The plaintiff attached certain personal property in this action. Thereafter, the Ware Metal Products, Inc., claiming to own this property, filed an application under G. L. (Ter. Ed.) c. 223, Section 114, in the form appearing in St. 1938, c. 325, Section 1, for the discharge of the attachment upon its alleged property. The company excepted to the denial of its application. That exception was not kept alive by the filing of a bill of exceptions and its allowance by the judge who refused to grant the application. The company has lost any exception it may have had. Witherington v. Eldredge, 264 Mass. 166. Bourget v. Holmes, 297 Mass. 25. Enga v. Sparks, ante, 120.

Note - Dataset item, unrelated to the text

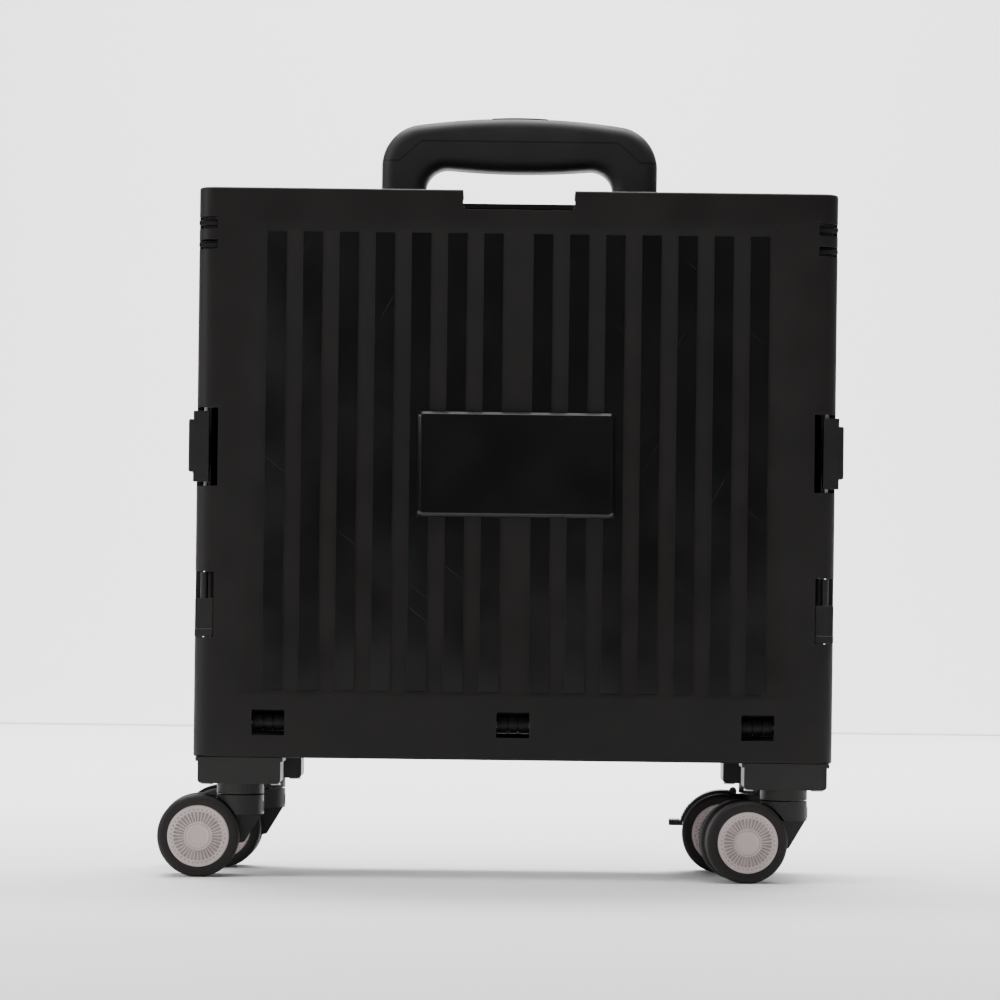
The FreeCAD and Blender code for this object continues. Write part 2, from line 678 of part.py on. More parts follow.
def fork(brake):
    """The swivelling arm: a round head over the wheels and a fin between them."""
    head = rod(14.4, 0, 0, 38, 49.8)
    head = head.cut(wheel_clearance(1.2))
    fin = outline_y([(14.4, 46), (14.4, 40), (3.0, 21.0), (-14, 17.5), ((-27, 16), (-33, 25)),
                     (-30, 38), (-14.2, 47.8), (0, 49)], -3.4, 3.4)
    body = fuse(head, fin)
    if brake:
        boss = bar_y(2.4, PEDAL_PIVOT[0], -3.4, 3.4, PEDAL_PIVOT[1])
        web = box(PEDAL_PIVOT[0] - 2.2, -12.0, -3.4, 3.4, 44, 49.8)
        post = box(PEDAL_PIVOT[0] - 2.0, PEDAL_PIVOT[0] + 2.0, -3.4, 3.4, 44, PEDAL_PIVOT[1])
        body = fuse(body, boss, web, post)
        body = body.cut(bar_y(1.25 + RUN, PEDAL_PIVOT[0], -5, 5, PEDAL_PIVOT[1]))
    body = body.cut(bar_y(2.5 + RUN, -TRAIL, -5, 5, WHEEL_R))
    return body.cut(rod(STEM_R, 0, 0, 41, 52))


def stem():
    """The steel swivel stem, pressed into the fork and turning in the block."""
    shaft = rod(STEM_R, 0, 0, 41, 70.4)
    groove = pipe((STEM_R + 1, STEM_R - 0.5), 0, 0, 67.5, 68.3)
    return shaft.cut(groove)


def axle():
    """The axle that joins the two wheels and turns in the fin."""
    return bar_y(2.5, -TRAIL, -13, 13, WHEEL_R)


def tyre(side):
    """One soft tyre with rounded shoulders."""
    y0 = side * WHEEL_INNER_Y
    y1 = side * WHEEL_OUTER_Y
    ring = bar_y(WHEEL_R, -TRAIL, min(y0, y1), max(y0, y1), WHEEL_R)
    rims = edges_where(ring, lambda m, a: a.Length < 0.5)
    ring = ring.makeFillet(2.6, rims)
    return ring.cut(bar_y(RIM_R, -TRAIL, -20, 20, WHEEL_R))


def hub(side):
    """One hub, hollow on its inner side, with a flat cap on its outer side."""
    y_in = side * (WHEEL_INNER_Y + 0.6)
    y_out = side * (WHEEL_OUTER_Y - 0.4)
    disc = bar_y(RIM_R, -TRAIL, min(y_in, y_out), max(y_in, y_out), WHEEL_R)
    hollow = bar_y(RIM_R - 2.4, -TRAIL, min(y_in - side, side * 12.4),
                   max(y_in - side, side * 12.4), WHEEL_R)
    hollow = hollow.cut(bar_y(6.0, -TRAIL, -20, 20, WHEEL_R))
    rim = edges_where(disc, lambda m, a: abs(m.y - y_out) < 0.1)
    disc = disc.makeFillet(0.8, rim)
    disc = disc.cut(hollow)
    return disc.cut(bar_y(2.5, -TRAIL, -13.1, 13.1, WHEEL_R))


def pedal():
    """The brake pedal, pressed: a thin fender over the wheels with a toothed tab to step on."""
    centre = Vector(-TRAIL, 0, WHEEL_R)
    x, z = PEDAL_PIVOT
    inner = WHEEL_R + 0.2
    outer = inner + 1.8
    ring = bar_y(outer, centre.x, -PEDAL_HALF, PEDAL_HALF, centre.z)
    ring = ring.cut(bar_y(inner, centre.x, -PEDAL_HALF - 1, PEDAL_HALF + 1, centre.z))
    sector = outline_y(sector_points(centre, 72, 165, 45), -PEDAL_HALF - 1, PEDAL_HALF + 1)
    fender = ring.common(sector)
    shoe = bar_y(inner + 0.4, centre.x, -3.0, 3.0, centre.z)
    shoe = shoe.cut(bar_y(SHOE_R, centre.x, -4.0, 4.0, centre.z)).common(sector)
    fender = fuse(fender, shoe).cut(box(x - 4.5, x + 6.0, -3.8, 3.8, z - 9, z + 6))
    tab = box(centre.x - TAB_REACH, centre.x - inner + 0.6, -PEDAL_HALF, PEDAL_HALF,
              TAB_LOW, TAB_LOW + 3.2)
    teeth = []
    for number in range(5):
        angle = math.radians(141 + number * 4.5)
        tooth_x = centre.x + outer * math.cos(angle)
        tooth_z = centre.z + outer * math.sin(angle)
        teeth.append(bar_y(0.55, tooth_x, -PEDAL_HALF, PEDAL_HALF, tooth_z))
    for number in range(4):
        tooth_x = centre.x - TAB_REACH + 0.9 + number * 1.6
        teeth.append(bar_y(0.6, tooth_x, -PEDAL_HALF, PEDAL_HALF, TAB_LOW + 3.1))
    ears = [bar_y(1.8, x, min(s * 3.8, s * 6.6), max(s * 3.8, s * 6.6), z) for s in SIDES]
    trunnion = bar_y(1.25, x, -4.5, 4.5, z)
    body = fuse(fender, tab, trunnion, *(teeth + ears))
    return body.cut(wheel_clearance(0.2))


def sector_points(centre, low, high, radius):
    """The outline of a pie slice between two angles in the XZ plane."""
    points = [(centre.x, centre.z)]
    steps = 4
    for number in range(steps + 1):
        angle = math.radians(low + (high - low) * number / steps)
        points.append((centre.x + radius * math.cos(angle), centre.z + radius * math.sin(angle)))
    return points


# ---- write every node ---------------------------------------------------------------
def write_panels():
    save("front_panel", front_panel())
    save("label_plate", label_plate())
    save("corner_hinge_clips", *corner_hinge_clips())
    save("front_corner_pins", *corner_pins())
    save("base_plate", base_plate())
    save("base_hinge_rod", bar_x(PIN_R, -168, 168, BASE_AXIS[0], BASE_AXIS[1]))
    save("rear_panel", rear_panel())
    save("rear_corner_pins", *[half_turn(pin) for pin in corner_pins()])
    save("tube_cover", tube_cover())
    save("cover_screws", *cover_screws())


def write_walls():
    for side, word in ((-1, "left"), (1, "right")):
        save(word + "_rear_wall", wall_half(side, True, False))
        save(word + "_front_wall", wall_half(side, False, side > 0))
        save(word + "_mid_pin", rod(PIN_R, side * (HINGE_X - WALL_SPAN), 0, WALL_LOW, WALL_HIGH))
        save(word + "_latch", latch(side))
    save("latch_pins", *latch_pins())


def write_handle():
    save("outer_tubes", *[pipe(OUTER_TUBE, s * HANDLE_X, HANDLE_Y, 78.5, 417.6) for s in SIDES])
    save("tube_bezels", *[tube_bezel(s * HANDLE_X) for s in SIDES])
    save("middle_tubes", *[middle_tube(s) for s in SIDES])
    save("middle_collars", *[middle_collar(s * HANDLE_X) for s in SIDES])
    save("inner_tubes", *[inner_tube(s) for s in SIDES])
    save("lock_housings", *[lock_housing(s) for s in SIDES])
    save("left_lock_pin", lock_pin(-1))
    save("right_lock_pin", lock_pin(1))
    upper, lower = handle_shells()
    save("handle_upper_shell", upper)
    save("handle_lower_shell", lower)
    save("handle_screws", *handle_screws())
    save("push_button", push_button())
    save("release_yoke", release_yoke())
    save("button_spring", button_spring())


def write_casters():
    for end, x, y in (("front", SWIVEL_FRONT_X, -SWIVEL_Y), ("rear", SWIVEL_REAR_X, SWIVEL_Y)):
        save(end + "_caster_blocks", caster_block(-x, y), caster_block(x, y))
        save(end + "_block_screws", *(block_screws(-x, y) + block_screws(x, y)))
    for name, (_, _, _, brake) in CASTERS.items():
        save(name + "_fork", place(fork(brake), name))
        save(name + "_stem", place(stem(), name))
        save(name + "_axle", place(axle(), name))
        save(name + "_tyres", *[place(tyre(s), name) for s in SIDES])
        save(name + "_hubs", *[place(hub(s), name) for s in SIDES])
        if brake:
            save(name + "_brake_pedal", place(pedal(), name))


write_panels()
write_walls()
write_handle()
write_casters()
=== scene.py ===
"""Looks for a folding crate trolley: moulded panels, telescopic handle and twin-wheel casters.

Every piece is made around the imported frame, in metres, in the frame's own axes: +Z up, front -Y.
"""
import json
import math

import bmesh
import bpy
import numpy as np
from bpy.props import FloatProperty, FloatVectorProperty, IntProperty, PointerProperty
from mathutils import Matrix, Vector


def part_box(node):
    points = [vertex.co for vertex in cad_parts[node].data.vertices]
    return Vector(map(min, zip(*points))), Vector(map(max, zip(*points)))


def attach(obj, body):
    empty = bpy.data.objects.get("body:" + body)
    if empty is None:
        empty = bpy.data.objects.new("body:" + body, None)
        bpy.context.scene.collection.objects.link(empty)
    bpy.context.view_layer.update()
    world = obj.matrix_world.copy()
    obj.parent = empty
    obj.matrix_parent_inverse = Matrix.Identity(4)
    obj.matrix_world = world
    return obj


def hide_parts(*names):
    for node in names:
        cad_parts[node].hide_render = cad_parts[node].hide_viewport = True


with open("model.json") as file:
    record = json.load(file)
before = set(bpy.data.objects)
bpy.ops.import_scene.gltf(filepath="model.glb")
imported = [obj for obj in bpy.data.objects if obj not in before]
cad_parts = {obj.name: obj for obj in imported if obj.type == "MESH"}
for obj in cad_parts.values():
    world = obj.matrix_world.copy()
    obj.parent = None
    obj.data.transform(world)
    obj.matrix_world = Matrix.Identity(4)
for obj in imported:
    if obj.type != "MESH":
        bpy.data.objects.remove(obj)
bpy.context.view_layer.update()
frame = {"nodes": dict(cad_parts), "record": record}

bl_info = {
    "name": "Crate trolley",
    "version": (1, 0, 0),
    "blender": (4, 5, 0),
    "location": "3D View > Sidebar > Trolley",
    "description": "Finishes and fine pieces of a folding crate trolley",
    "category": "Object",
}

MM = 0.001
CASTERS = ("front_left", "front_right", "rear_left", "rear_right")

WHEEL_R = 25.0 * MM
RIM_R = 18.8 * MM             # where a tyre ends and its hub cap begins
WHEEL_INNER = 4.2 * MM        # a wheel's two sides, from the middle of the axle
WHEEL_OUTER = 15.5 * MM

PETAL_IN = 0.458              # the cap's relief, in shares of the rim's radius
PETAL_OUT = 0.797
DOT_RING = 0.860
GROOVE_RING = 0.40
DISH_EDGE = 0.31

SEAM_TURN = 62.0 * MM         # the handle's parting line is level out to here from the middle
SEAM_END = 76.0 * MM          # and level again from here outwards
SEAM_HIGH = 459.5 * MM
SEAM_LOW = 447.0 * MM

CAMERA_DISTANCE = 2.10        # from the front panel's face
CAMERA_HEIGHT = 0.170
CAMERA_ROLL = -0.7            # degrees
CAMERA_SHIFT = (-0.0143, 0.1012)
FRAME_WIDTH = 0.6081          # what the view spans at the front panel's face

BODY_OF = {node: body for body, nodes in frame["record"]["behaviour"]["bodies"].items()
           for node in nodes}
SLOT_OF = {part["node"]: part["material_slot"] for part in frame["record"]["subparts"]}
JOINTS = {joint["name"]: joint for joint in frame["record"]["behaviour"]["joints"]}


def linear(code):
    """An sRGB hex colour as linear red, green and blue."""
    values = [int(code[i:i + 2], 16) / 255 for i in (0, 2, 4)]
    return tuple(v / 12.92 if v <= 0.04045 else ((v + 0.055) / 1.055) ** 2.4 for v in values)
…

The company also appealed from the denial of its application. In papers printed on its order accompanying its appeal the company purported to set forth the proceedings that took place when the application came on for a hearing. Those proceedings cannot be made a part of the record upon an appeal. Cressey v. Cressey, 213 Mass. 191. Watts v. Watts, 312 Mass. 442. Moreover, the denial of an application for a reduction or discharge of an attachment in an action at law does not come within any of the three classes of cases enumerated in G. L. (Ter. Ed.) c. 231, Section 96, in which an appeal is authorized from the Superior Court to this court. Richardson v. Greenhood, 225 Mass. 608. Shea v. Peters, 230 Mass. 197. DeRosier v. Meunier, 299 Mass. 37.
Order for judgment affirmed.
Appeal of Ware Metal Products, Inc. dismissed.